We make it back to the parking lot as the first few tentative drops start sprinkling down. The air is so heavy that it's hard to tell exactly when it starts raining, but the temps are dropping and it is getting awfully dark. We pile in the van, Kay gets us pointed the right way and headed back home, and within minutes it's coming down in buckets. Woo, we made the right choice back there, hightailing it for the car when we did. Now, on the highway, the rain keeps coming heavier and heavier and the winds are kicking up too, enough that it's making Kay incredibly tense behind the wheel as she fights the elements. She snaps at the kids when they are noisily horsing around in the back seat. I watch the rain come down in sheets, and the wind whipping through the corn, bending the stalks over, making the fields look like stormy wave-tossed seas of broad dark green leaves. Oh, this is a bad one, the wind is pushing the van all over the road, thunder and lighting crashing around us (but not as close as what I rode through in Tennessee.) Am I ever GLAD I decided to stay that extra day! This would have been horrible to ride in.

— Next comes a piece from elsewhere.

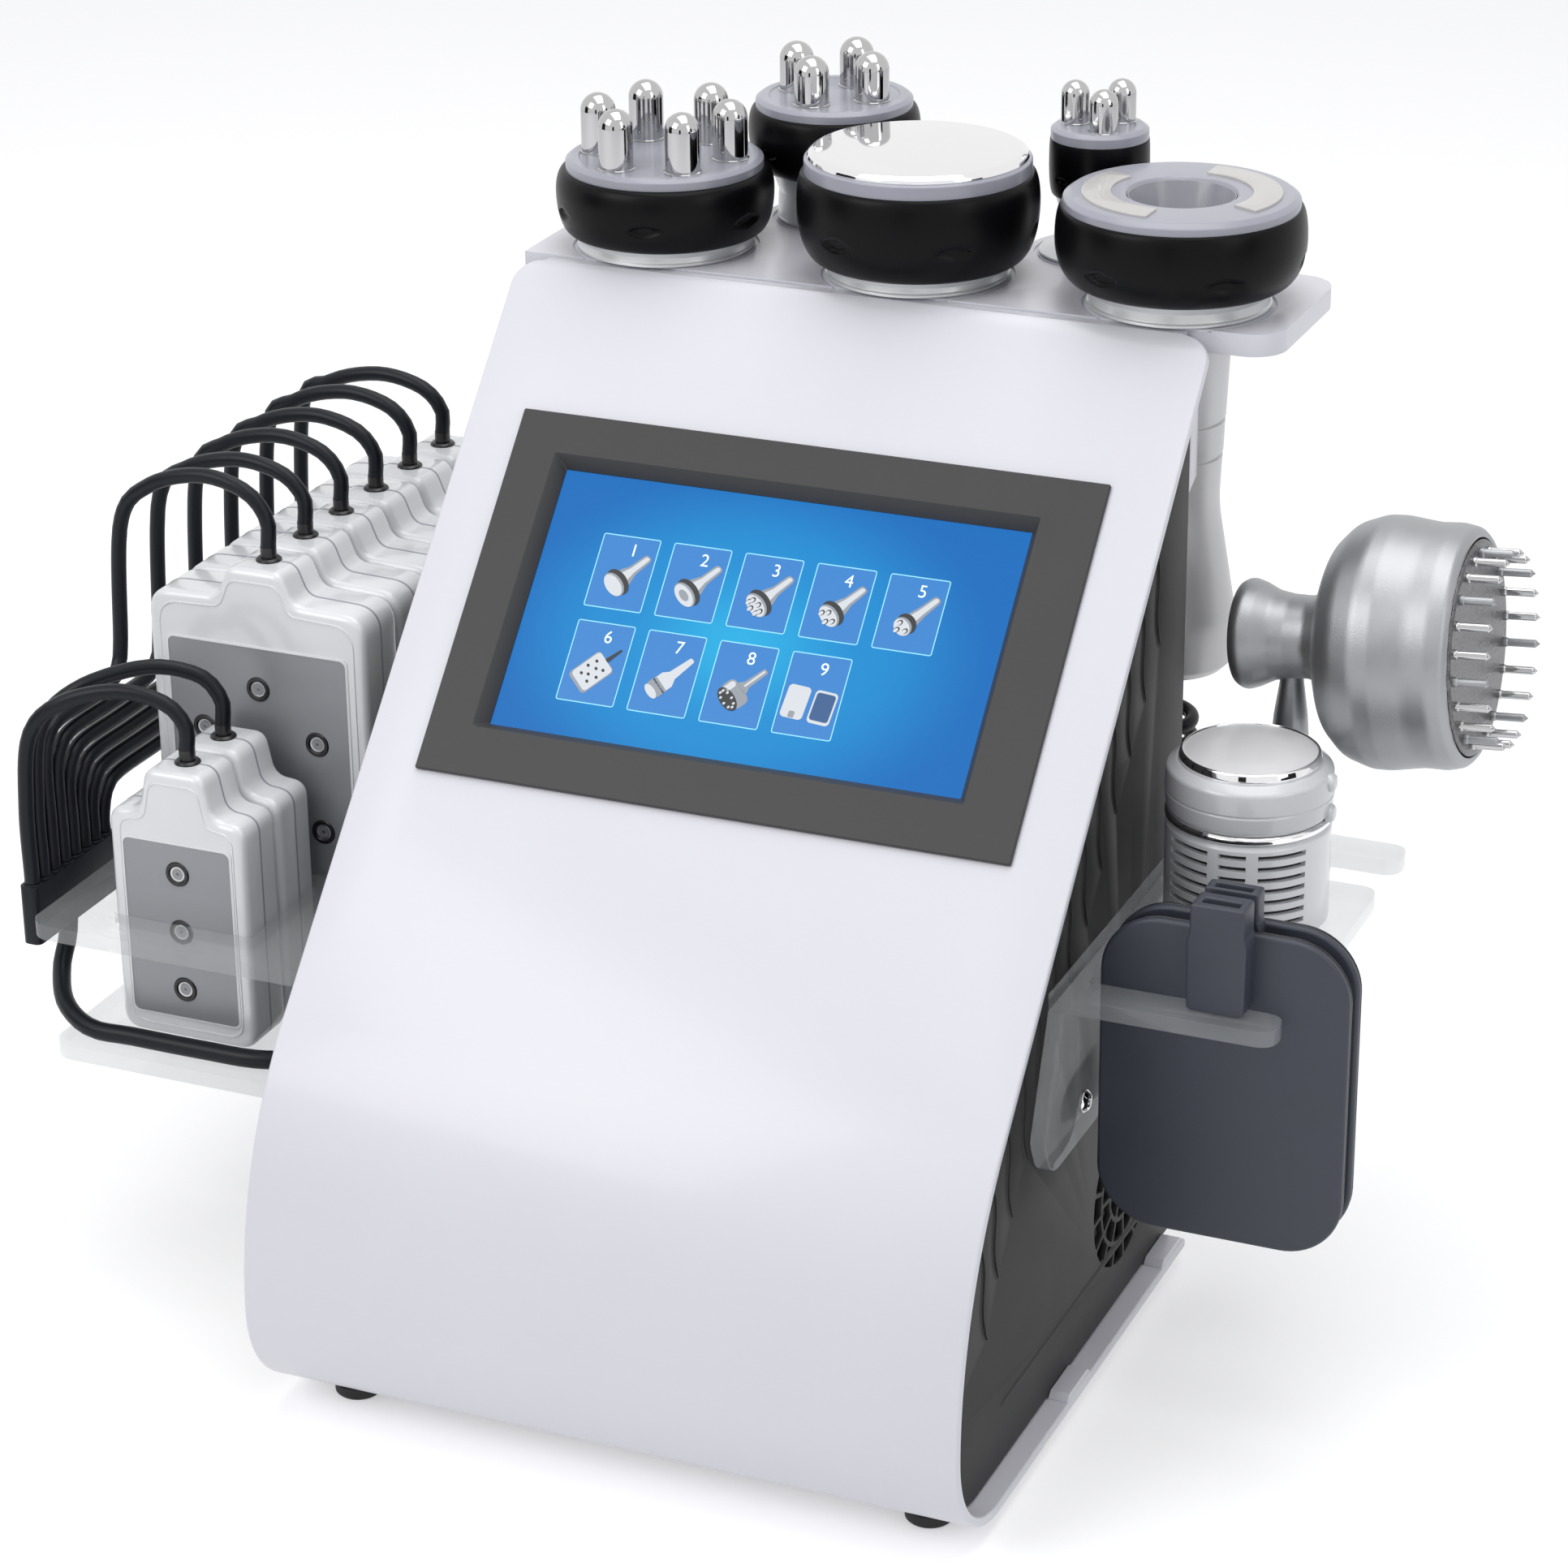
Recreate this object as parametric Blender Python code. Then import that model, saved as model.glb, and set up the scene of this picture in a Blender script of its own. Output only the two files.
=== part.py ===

Kay gets us safely home, thank goodness, and we spend the afternoon hanging out, talking, playing with the kids, and doing a whole bunch of nothing. Mike, who has been working with the builders out at the dome site, returns saying that they'd sealed a second row of seams but the concrete didn't have time to set before the rain hit ... it'll probably have to be redone. We go out for barbeque that night, one of those funky little local places that has scarred linoleum tabletops, plastic forks, and exquisite ribs. You know the type. Yummm. The rain really doesn't let up much for the rest of the day, continuing all the way past dinnertime. This wasn't one of those hit-and-run Midwest storms, but an all-day deal. I wouldn't have been able to wait out this one for half an hour under a gas station canopy somewhere.
Now, I'm a day behind to get to Boise, but the Weather Channel is predicting a good day tomorrow, and I hope to make up some of it. I'll try to get an early start.